More than 60 members of the public have contacted it about incidents, and altogether 148 cases have been logged by dioceses, though not all are said to have been criminal assaults.
Ms Shearer said: "They cover a range of situations, from allegations that have to be reported to the police, to lesser accusations of someone behaving inappropriately.
"From the point of view of the person who has been abused, one case is one too many; but I hope people feel safer now than in the past."
The report will say that the office is creating a new culture of "vigilance and awareness". It claims that 90% of the 2,500 parishes in England and Wales have appointed child protection officers -though not all are yet trained - and says the office has run 200 courses to advise parishioners on how to spot symptoms of abuse and deal with complaints
Not all the church's 300 associated religious organisations, including monasteries and welfare bodies, have procedures in place.

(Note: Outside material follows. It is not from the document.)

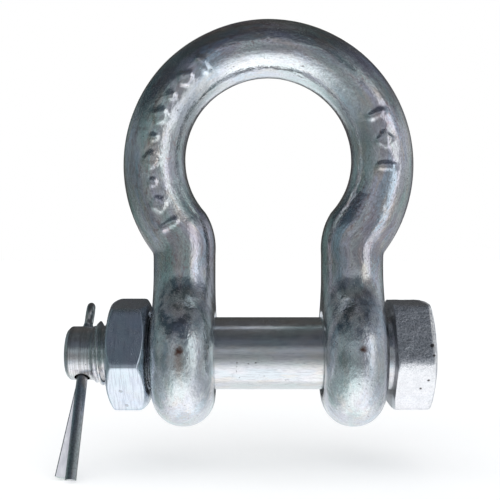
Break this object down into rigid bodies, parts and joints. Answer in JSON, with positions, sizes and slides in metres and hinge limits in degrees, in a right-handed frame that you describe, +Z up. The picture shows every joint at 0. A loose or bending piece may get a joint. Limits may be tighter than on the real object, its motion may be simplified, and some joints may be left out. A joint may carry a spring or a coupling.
{
  "type": "bow shackle",
  "caption": "Bolt-type bow shackle: forged round bow with two eyes, hexagon-headed bolt, nut and split cotter pin.",
  "frame": {"origin": "middle of the jaw, on the axis of the bolt", "axes": "+X along the bolt towards its head, +Z up towards the crown of the bow, -Y towards the face with the raised marks"},
  "size_m": [0.0939, 0.0381, 0.1161],
  "materials": {
    "forging": "zinc plate over forging scale",
    "bolt_steel": "zinc plate, forged head and turned shank",
    "nut_steel": "zinc plate over machined flats",
    "pin_steel": "drawn half-round wire, dull zinc"
  },
  "bodies": {
    "bow": {"bow": "forging"},
    "bolt": {"bolt": "bolt_steel"},
    "nut": {"nut": "nut_steel"},
    "cotter_pin": {"cotter_pin": "pin_steel"}
  },
  "joints": [
    {"name": "bolt_turn", "type": "hinge", "parent": "bow", "child": "bolt", "pos_m": [0, 0, 0], "axis": [1, 0, 0], "range_deg": [0, 720]},
    {"name": "nut_travel", "type": "slide", "parent": "bow", "child": "nut", "axis": [-1, 0, 0], "range_m": [0, 0.0047]},
    {"name": "cotter_slide", "type": "slide", "parent": "bolt", "child": "cotter_pin", "axis": [0, 0.5299, 0.848], "range_m": [0, 0.006]}
  ],
  "couplings": [
    {"joint": "nut_travel", "follows": "bolt_turn", "m_per_rad": 0.00036749}
  ]
}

Lord Nolan's committee was instituted by Cardinal Cormac Murphy-O'Connor, the head of the church in England and Wales, after he was forced to apologise for having merely moved a paedophile priest in the 1980s from one job to another after complaints about his behaviour.
That priest, Father Michael Hill, is serving his second lengthy prison sentence for abusing children.
Indicating the level that cover-up reached in the 1990s, the former Archbishop of Wales, John Ward, was forced to resign by the Pope two years ago after ignoring complaints about two priests close to him who were both later jailed for abuse.
Although the Nolan recommendations were accepted in full, Ms Shearer admitted last week that some might never be implemented on grounds of cost and practicality, including the suggestion of placing glass doors on confessional boxes; instead, priests are being told that they and a person making confession should remain in view of the rest of the church at all times, though they should not be overheard.
Nevertheless, the church's action is credited with preventing the widespread accusations of abuse and costly compensation claims that it has faced in the US and other parts of the world.
The reforms were introduced in the face of opposition from some parish priests, concerned at the emphasis on heeding the complaints of victims, because they believed it was transferring the burden of proof from the accuser to the accused. Those working with the victims of assaults by priests are also wary that the church may shirk its responsibilities for after-care.
Ms Shearer conceded that those priests who are abusers would be the most secretive and least likely to cooperate with the system of accountability.